Efficient Spatial Query Processing for KNN Queries using well organized Net-Grid Partition Indexing Approach
by Geetha Kannan, Kannan Arputharaj
Abstract: In the recent years, most of the applications use mobile devices with Geographical Positioning Systems support for providing Location Based Services. However, the queries sent through the mobile devices to obtain such services consume more time for processing due to the size of the spatial data. In order to solve this problem, an efficient indexing method for providing effective query processing services in mobile computing environments is proposed in this paper by introducing a new Net-Grid based Partition Indexing approach. This indexing method increases the efficiency of the query retrieval in mobile network environments. Since, all the existing mobile-based network applications utilize the node to node access of spatial objects for processing the query, the mobile query retrieval part in spatial databases is becoming the greatest disadvantage by consuming more time to process the query. This problem is solved in the proposed work by partitioning the road network into a large number of rectangular regions called grids and by creating indexes based on these grids.

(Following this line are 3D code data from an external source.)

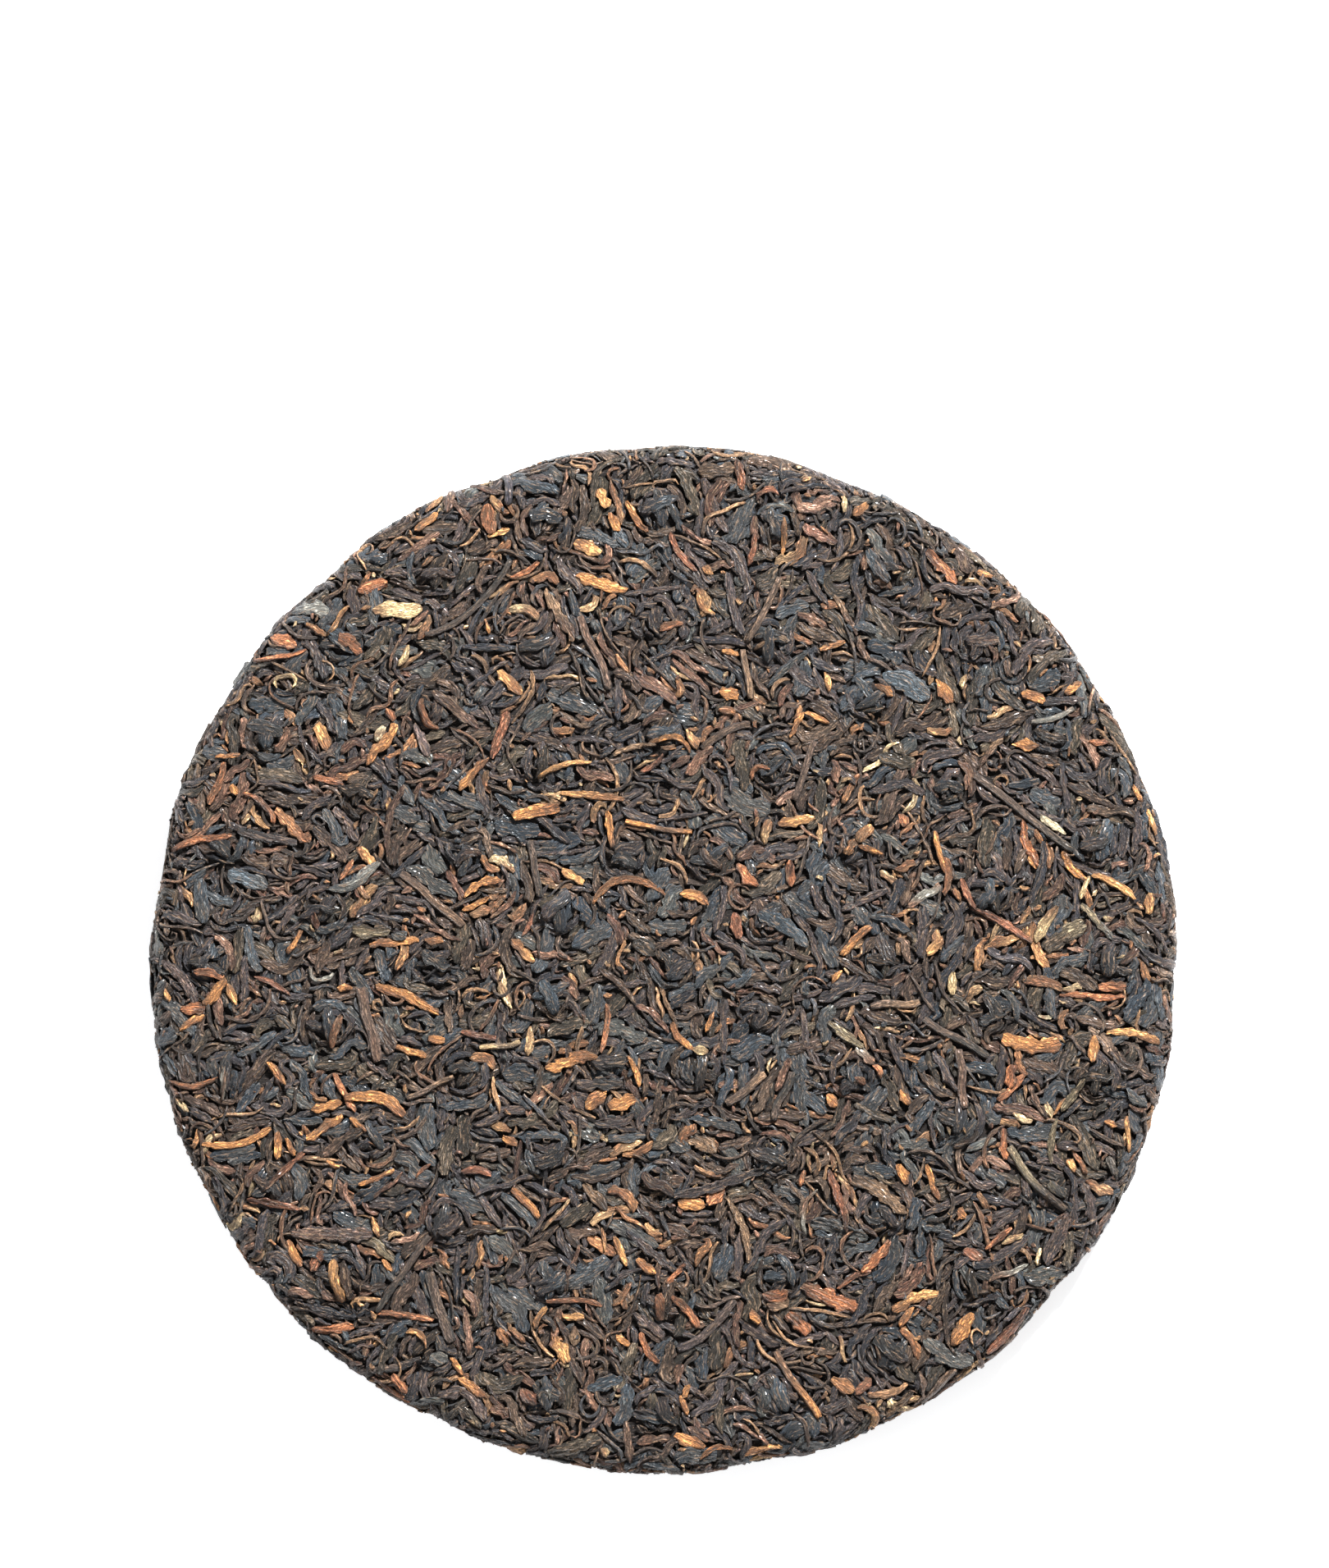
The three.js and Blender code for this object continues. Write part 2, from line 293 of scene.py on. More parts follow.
def leaf_shape(leaf, steps):
    """Where a leaf's middle line runs and how far its edges are, laid along the X axis."""
    u = np.linspace(0, 1, steps)
    along = u * leaf["length"]
    turn = (
        leaf["bend"] * (u - 0.5)
        + leaf["sway"] * np.sin(leaf["sways"] * 2 * math.pi * u + leaf["phases"][0, 0])
        + leaf["hook"] * np.maximum(0, u - 0.55) ** 2 * 5
    )
    middle = (turn[1:] + turn[:-1]) / 2
    step = leaf["length"] / (steps - 1)
    px = np.concatenate([[0], np.cumsum(np.cos(middle))]) * step
    py = np.concatenate([[0], np.cumsum(np.sin(middle))]) * step
    near = np.clip(u / leaf["tips"][0], 0, 1)
    far = np.clip((1 - u) / leaf["tips"][1], 0, 1)
    taper = leaf["blunt"] + (1 - leaf["blunt"]) * np.sqrt(near * far)
    half = leaf["width"] / 2 * taper
    left = half * (1 + leaf["ragged"] * ragged(leaf, along, 1))
    right = half * (1 + leaf["ragged"] * ragged(leaf, along, 2))
    return u, turn, px - px[steps // 2], py - py[steps // 2], left, right


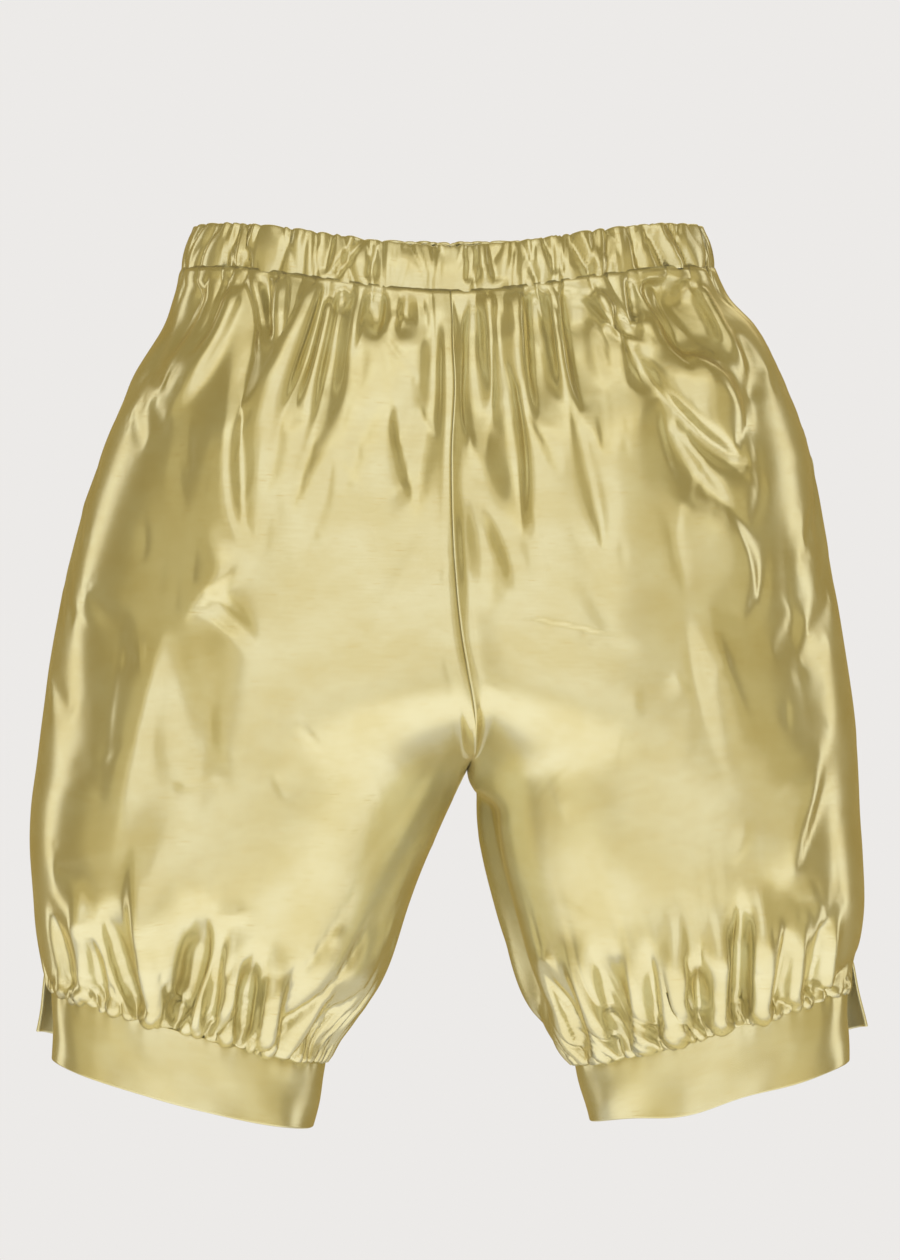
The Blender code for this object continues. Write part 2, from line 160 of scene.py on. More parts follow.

The experimental results carried out using the proposed Net-Grid based partition index approach show that the proposed model provides fast retrieval with high accuracy in processing of spatial queries when it is compared with the existing approaches used in database systems.
Keywords: Cache mechanism; KNN Queries; Location Based Services; Mobile Environments; Partition Index; Query Processing; Spatial data Management; Spatial Networks; Spatial Query; Wireless data broadcast.